|Undescribed species of a modern enteropneust (ptychoderid) worm. The proboscis is to the left. The total length of a relaxed and uncoiled animal is approximately 88 mm.|
Credit: Photo: C.B. Cameron, Université de Montréal.
Shale is a clastic (composed of fragments) sedimentary rock that is fine grained and made up of mud. The mud in shale is composed of flakes of clay minerals and tiny fragments (silt-sized particles) of other minerals, especially quartz and calcite.
In Yoho National Park located in the Canadian Rockies of British Columbia is the fossil field known as the Burgess Shale. It contains some of the most important and significant fossil deposits dating back to the Middle Cambrian period, 505 million years ago. The rock unit is a black shale and crops out at a number of localities near the town of Field in Yoho National Park.
The rapid appearance of most major animal phyla in the fossil record accompanied by major diversification of organisms including animals, phytoplankton, and calcimicrobes made the Cambrian period an important point in the history of life on Earth. The period between 530 million and 550 million years ago is known as the Cambrian explosion due to the sudden diversity of life discovered living then.
Burgess Shale was discovered by Charles Walcott in 1909. And during the time of discovery up to the death of Walcott in 1927, some 65,000 specimens have been discovered already. Even after this, the fossil field has still yielded significant amounts of fossils that gave a glimpse of the diversity of life around 500 million years ago.
500 Year Old Worms
Christopher Cameron of the University of Montreal's Department of Biological Sciences and his colleagues have unearthed a major scientific discovery - a strange phallus-shaped creature they found in Canada's Burgess Shale fossil beds, located in Yoho National Park. The fossils were found in an area of shale beds that are 505 million years old.
Their study, to be published online in the journal Nature on March 13, 2013, confirms Spartobranchus tenuis is a member of the acorn worms group which are seldom-seen animals that thrive today in the fine sands and mud of shallow and deeper waters. Acorn worms are themselves part of the hemichordates, a group of marine animals closely related to today's sea stars and sea urchins. "Unlike animals with hard parts including teeth, scales and bones, these worms were soft-bodied, so their fossil record is extremely rare," said author Dr.

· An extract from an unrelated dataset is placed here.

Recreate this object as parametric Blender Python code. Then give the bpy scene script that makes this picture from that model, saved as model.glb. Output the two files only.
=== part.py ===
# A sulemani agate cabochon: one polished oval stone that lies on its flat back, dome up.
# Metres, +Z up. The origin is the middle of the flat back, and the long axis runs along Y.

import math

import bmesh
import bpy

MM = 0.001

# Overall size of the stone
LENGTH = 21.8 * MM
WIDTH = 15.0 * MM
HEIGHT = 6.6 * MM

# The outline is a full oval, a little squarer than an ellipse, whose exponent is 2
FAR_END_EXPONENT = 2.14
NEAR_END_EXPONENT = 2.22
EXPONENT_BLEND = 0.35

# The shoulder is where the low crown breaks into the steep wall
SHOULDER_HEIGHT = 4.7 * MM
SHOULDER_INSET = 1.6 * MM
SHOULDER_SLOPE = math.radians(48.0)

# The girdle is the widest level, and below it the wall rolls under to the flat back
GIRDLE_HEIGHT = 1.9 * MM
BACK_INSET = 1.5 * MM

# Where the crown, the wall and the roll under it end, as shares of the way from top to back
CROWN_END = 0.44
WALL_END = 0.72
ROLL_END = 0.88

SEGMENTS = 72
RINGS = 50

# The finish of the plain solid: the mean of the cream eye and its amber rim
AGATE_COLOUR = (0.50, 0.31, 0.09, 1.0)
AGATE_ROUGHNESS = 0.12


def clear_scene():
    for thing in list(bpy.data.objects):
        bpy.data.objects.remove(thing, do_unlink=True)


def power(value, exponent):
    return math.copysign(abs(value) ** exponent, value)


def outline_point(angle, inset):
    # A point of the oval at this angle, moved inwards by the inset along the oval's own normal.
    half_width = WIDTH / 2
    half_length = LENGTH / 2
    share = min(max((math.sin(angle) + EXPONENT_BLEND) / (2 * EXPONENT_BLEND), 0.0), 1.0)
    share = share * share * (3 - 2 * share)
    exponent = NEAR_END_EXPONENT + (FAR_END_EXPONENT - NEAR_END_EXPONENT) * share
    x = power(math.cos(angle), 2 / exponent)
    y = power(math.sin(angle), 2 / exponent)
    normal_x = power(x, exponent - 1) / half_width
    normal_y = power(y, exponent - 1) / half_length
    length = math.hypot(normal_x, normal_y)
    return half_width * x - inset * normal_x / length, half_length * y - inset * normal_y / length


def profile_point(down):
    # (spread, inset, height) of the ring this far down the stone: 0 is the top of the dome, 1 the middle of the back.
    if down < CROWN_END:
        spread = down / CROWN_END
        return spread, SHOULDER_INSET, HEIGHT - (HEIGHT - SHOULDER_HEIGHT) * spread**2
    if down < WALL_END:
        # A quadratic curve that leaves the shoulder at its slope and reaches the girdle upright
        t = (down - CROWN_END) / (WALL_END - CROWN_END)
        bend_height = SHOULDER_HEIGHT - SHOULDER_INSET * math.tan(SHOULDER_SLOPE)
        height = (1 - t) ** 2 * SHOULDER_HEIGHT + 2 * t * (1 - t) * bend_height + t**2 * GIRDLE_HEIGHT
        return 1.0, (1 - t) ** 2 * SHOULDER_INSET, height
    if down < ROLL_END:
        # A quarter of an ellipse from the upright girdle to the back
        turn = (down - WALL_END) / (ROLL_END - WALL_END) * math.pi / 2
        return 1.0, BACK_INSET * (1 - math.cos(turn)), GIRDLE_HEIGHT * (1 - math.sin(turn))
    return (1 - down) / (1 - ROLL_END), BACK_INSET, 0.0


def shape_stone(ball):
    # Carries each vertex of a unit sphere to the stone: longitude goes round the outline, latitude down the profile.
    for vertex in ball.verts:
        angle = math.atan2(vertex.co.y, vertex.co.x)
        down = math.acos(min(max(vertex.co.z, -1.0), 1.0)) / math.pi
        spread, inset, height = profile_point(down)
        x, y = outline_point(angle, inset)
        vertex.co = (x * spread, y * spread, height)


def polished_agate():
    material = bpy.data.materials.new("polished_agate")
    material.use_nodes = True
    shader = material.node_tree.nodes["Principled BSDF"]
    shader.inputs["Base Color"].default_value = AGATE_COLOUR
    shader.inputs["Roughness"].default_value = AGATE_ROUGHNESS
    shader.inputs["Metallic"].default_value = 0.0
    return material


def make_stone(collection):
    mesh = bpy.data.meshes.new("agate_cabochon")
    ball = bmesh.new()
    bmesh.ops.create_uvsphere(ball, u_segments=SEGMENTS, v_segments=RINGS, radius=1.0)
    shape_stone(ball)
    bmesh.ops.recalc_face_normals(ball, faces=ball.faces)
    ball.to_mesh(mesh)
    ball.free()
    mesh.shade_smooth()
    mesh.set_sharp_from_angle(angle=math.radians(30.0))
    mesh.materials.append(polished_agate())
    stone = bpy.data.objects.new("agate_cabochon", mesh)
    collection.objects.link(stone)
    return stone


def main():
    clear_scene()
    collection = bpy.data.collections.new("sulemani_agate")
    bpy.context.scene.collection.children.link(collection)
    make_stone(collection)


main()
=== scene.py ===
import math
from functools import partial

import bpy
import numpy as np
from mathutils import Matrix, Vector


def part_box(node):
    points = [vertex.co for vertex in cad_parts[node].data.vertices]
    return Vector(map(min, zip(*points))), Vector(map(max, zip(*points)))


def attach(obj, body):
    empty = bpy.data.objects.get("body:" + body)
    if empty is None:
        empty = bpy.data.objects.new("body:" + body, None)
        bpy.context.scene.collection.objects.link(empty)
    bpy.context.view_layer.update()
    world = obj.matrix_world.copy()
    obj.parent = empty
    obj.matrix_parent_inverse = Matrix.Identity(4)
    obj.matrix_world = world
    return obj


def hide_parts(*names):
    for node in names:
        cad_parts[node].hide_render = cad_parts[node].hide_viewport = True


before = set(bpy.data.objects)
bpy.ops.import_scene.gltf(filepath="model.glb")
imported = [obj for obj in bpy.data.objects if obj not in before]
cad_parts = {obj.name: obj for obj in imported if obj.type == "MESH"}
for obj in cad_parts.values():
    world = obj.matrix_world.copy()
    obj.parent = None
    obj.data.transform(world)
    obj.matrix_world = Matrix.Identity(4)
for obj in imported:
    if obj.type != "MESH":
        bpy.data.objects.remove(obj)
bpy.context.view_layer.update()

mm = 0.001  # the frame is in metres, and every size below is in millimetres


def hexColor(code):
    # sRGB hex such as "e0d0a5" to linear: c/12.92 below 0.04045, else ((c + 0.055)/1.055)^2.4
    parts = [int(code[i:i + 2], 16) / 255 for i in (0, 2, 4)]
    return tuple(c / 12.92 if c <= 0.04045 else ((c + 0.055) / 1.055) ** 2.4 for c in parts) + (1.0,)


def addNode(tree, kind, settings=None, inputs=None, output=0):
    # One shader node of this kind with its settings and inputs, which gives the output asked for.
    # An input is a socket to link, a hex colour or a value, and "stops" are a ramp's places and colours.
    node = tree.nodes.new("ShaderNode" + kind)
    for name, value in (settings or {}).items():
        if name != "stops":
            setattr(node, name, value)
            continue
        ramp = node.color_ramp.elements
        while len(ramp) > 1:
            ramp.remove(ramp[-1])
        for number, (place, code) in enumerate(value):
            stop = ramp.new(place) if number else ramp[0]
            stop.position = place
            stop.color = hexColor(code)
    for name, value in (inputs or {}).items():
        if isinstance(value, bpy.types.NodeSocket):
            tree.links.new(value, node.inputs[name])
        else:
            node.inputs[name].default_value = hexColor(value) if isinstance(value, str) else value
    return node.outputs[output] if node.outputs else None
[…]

Chris Cameron of the University of Montreal. "Our description of Spartobranchus tenuis, a creature previously unknown to science, pushes the fossil record of the enteropneusts back 200 million years to the Cambrian period, fundamentally changing our understanding of biodiversity from this period."
Since their discovery in the 19th-century, some of the biggest questions in hemichordate evolution have focused on the group's origins and the relationship between its two main branches: the enteropneusts and the pterobranchs, including graptolites. "One of the big punchlines from my graduate work, was molecular evidence that enteropneusts and pterobranchs are closely related" said Cameron, a specialist on the taxonomy, evolution and biogeography of hemichordates.
Video: The Burgess Shale
"It's astonishing how similar Spartobranchus tenuis fossils are to modern day acorn worms, except that they also formed fibrous tubes." The tubes provide a key missing link that connects the two main hemichordate groups. "The explosive radiation of graptolites in the Paleozoic planktonic ecosystems is known only from the diversity of their tubes. Our findings suggest that the tubes were lost in the lineage leading to modern day enteropneusts, but elaborated on in graptolites and retained to the present day in pterobranchs" added Cameron.
Hemichordates also share many of the same characteristics as chordates – a group of animals that includes humans – with the name hemichordate roughly translating to 'half a chordate.'
"Work from my lab has shown that enteropneusts filter feed using a pharynx perforated with gill slits, just like the invertebrate chordates" added Cameron. Spartobranchus tenuis probably fed on small particles of matter filtered from the seawater. "There are thousands of specimens at the Walcott Quarry in Yoho National Park, so it's possible Spartobranchus tenuis may have played an important role in moving carbon from the water column to the sediment in the early Burgess Shale environment" said Cameron.
Detailed analysis suggests Spartobranchus tenuis had a flexible body consisting of a short proboscis, collar and narrow elongate trunk terminating in a bulbous structure, which may have served as an anchor. The largest complete specimens examined were 10 centimetres long with the proboscis accounting for about half a centimetre. A large proportion of these worms was preserved in tubes, of which some were branched, suggesting the tubes were used as a dwelling structure.
Other members of the Spartobranchus tenuis research team are lead author Jean-Bernard Caron of the Royal Ontario Museum and Simon Conway Morris of the University of Cambridge.